Watch for similar moving of the goal posts in the Senate. There, Republican leaders are likely to brag about the ways they have improved the House bill or early versions of their own bill. They will also point to problems in insurance markets, some of which President Donald Trump is deliberate­ly creating, as reason to do something.

But these are the wrong standards. The right standard is whether the bill improves the health care system. A bill that takes away health insurance from 15 million, 10 million or 1 million Americans — rather than the 20 million or so of the House bill — still deserves defeat. The final part of the strategy will be arm-twisting. If victory is in sight, McConnell will invoke party loyalty to cajole his colleagues, whatever specific concerns some may have. Being the Republican who brought down the American Health Care Act, or “Trumpcare,” wouldn’t be fun.

So the current period is important. It’s a time for all those groups that oppose the bill, and for the engaged progressiv­e base, to put senators on notice. They shouldn’t be tinkering around the edges of a bill that would hurt the middle class and the poor, the sick and elderly, children and the disabled. They won’t get credit for making it marginally less cruel.

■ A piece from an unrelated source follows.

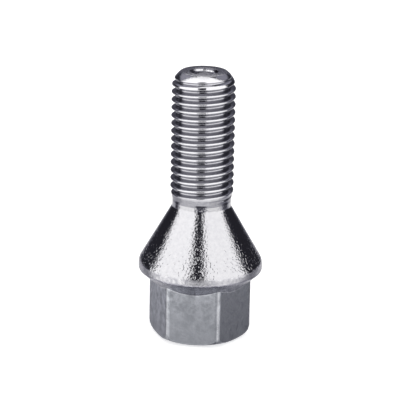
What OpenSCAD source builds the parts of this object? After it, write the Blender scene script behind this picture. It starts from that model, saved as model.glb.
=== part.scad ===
// Wheel bolt with a 60 degree cone seat, forged in one piece from steel wire,
// with a rolled metric thread. It stands on its head, with the thread upwards.
// The origin is the centre of the head's flat end.

/* [Thread] */
// Nominal diameter of the thread
thread_d = 12; // [10:0.5:14]
// Rise of the thread in one turn
pitch = 1.5; // [1:0.25:2]
// How far the crests stay under the nominal diameter
crest_allowance = 0.1; // [0:0.02:0.2]
// Depth over which the edges of a crest are rounded off
crest_round = 0.12; // [0.06:0.02:0.16]
// Turns over which the thread fades out towards the neck
runout_turns = 1.2; // [0.5:0.1:3]
// Direction, from +X, in which the groove begins above the neck
thread_start = 160; // [0:1:359]

/* [Shank] */
// Length from the small end of the cone seat to the tip
shank_len = 25.7; // [20:0.1:60]
// Length of the plain neck above the cone seat
neck_len = 1.4; // [0.6:0.1:6]
// Radius of the fillet between the cone seat and the neck
neck_fillet = 1; // [0.2:0.1:1.5]

/* [Tip] */
// Diameter of the tip's end face
tip_d = 8.5; // [7:0.1:9]
// Radius of the rounding from the crests to the end face
tip_round = 3.9; // [3:0.1:8]
// Diameter of the forged hollow in the end face
hollow_d = 5.2; // [5:0.1:6.5]
// Diameter of the hollow's floor
hollow_floor_d = 4.4; // [3:0.1:4.8]
// Depth of the hollow
hollow_depth = 0.7; // [0.2:0.1:2]
// Radius of the hollow's edge and of the corner at its floor
hollow_round = 0.3; // [0.1:0.05:0.4]

/* [Cone seat and collar] */
// Angle between opposite sides of the cone seat
seat_angle = 60; // [50:1:70]
// Diameter of the collar
collar_d = 23.4; // [21:0.1:26]
// Length of the collar's side between the cone seat and the flare
collar_len = 1.6; // [1:0.1:5]
// Radius of the collar's edge to the cone seat
collar_top_round = 2.4; // [0.5:0.1:3]
// Radius of the collar's edge to the flare
collar_low_round = 0.6; // [0.2:0.1:1]
// Angle of the flare under the collar to the bolt's axis
flare_angle = 49; // [35:1:60]

/* [Hexagon] */
// Width across the flats
across_flats = 17; // [16:0.1:19]
// Height of a flat at its middle, from the head's end to the flare
flat_len = 10.5; // [6:0.1:16]
// Diameter to which the corners of the hexagon are filled
corner_d = 19.3; // [18.6:0.1:19.6]
// Diameter of the flat end of the head
end_d = 13.8; // [10:0.1:16]
// Slope of the chamfer around the flat end
end_chamfer = 20; // [10:1:30]
// Radius between that chamfer and the corners
end_round = 1.6; // [0.5:0.1:3]

/* [Hidden] */
$fn = 96;

// Radii
crest_r = (thread_d - crest_allowance)/2;
collar_r = collar_d/2;
corner_r = corner_d/2;
tip_r = tip_d/2;
end_r = end_d/2;

// Metric thread section: height of the sharp triangle, and the rounded root
sharp_h = pitch*sqrt(3)/2;
flank = 30;
root_round = sharp_h/6;
root_centre_r = thread_d/2 - sharp_h*7/8 + root_round/sin(flank);
root_r = root_centre_r - root_round;
// The blank was rolled at the pitch diameter, which the neck keeps
neck_r = thread_d/2 - sharp_h*3/8;

// Heights along the axis
flare_z = flat_len;
collar_low_z = flare_z + (collar_r - across_flats/2)/tan(flare_angle);
collar_top_z = collar_low_z + collar_len;
cone_top_z = collar_top_z + (collar_r - neck_r)/tan(seat_angle/2);
tip_z = cone_top_z + shank_len;
tip_round_z = tip_z - sqrt(pow(tip_round, 2) - pow(tip_round - crest_r + tip_r, 2));
corner_z = (corner_r - end_r)*tan(end_chamfer);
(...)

A small group of Senate Republican­s has shown signs of being persuadabl­e, and only three are likely needed to stop a bill. The group includes Lamar Alexander, Shelley Moore Capito, Bill Cassidy, Susan Collins, Dean Heller, Lisa Murkowski and Rob Portman.

They should hear a loud message that Americans aren’t in favor of taking health insurance from their fellow citizens. The senators work for those citizens, not for Mitch McConnell, Paul Ryan and Donald Trump.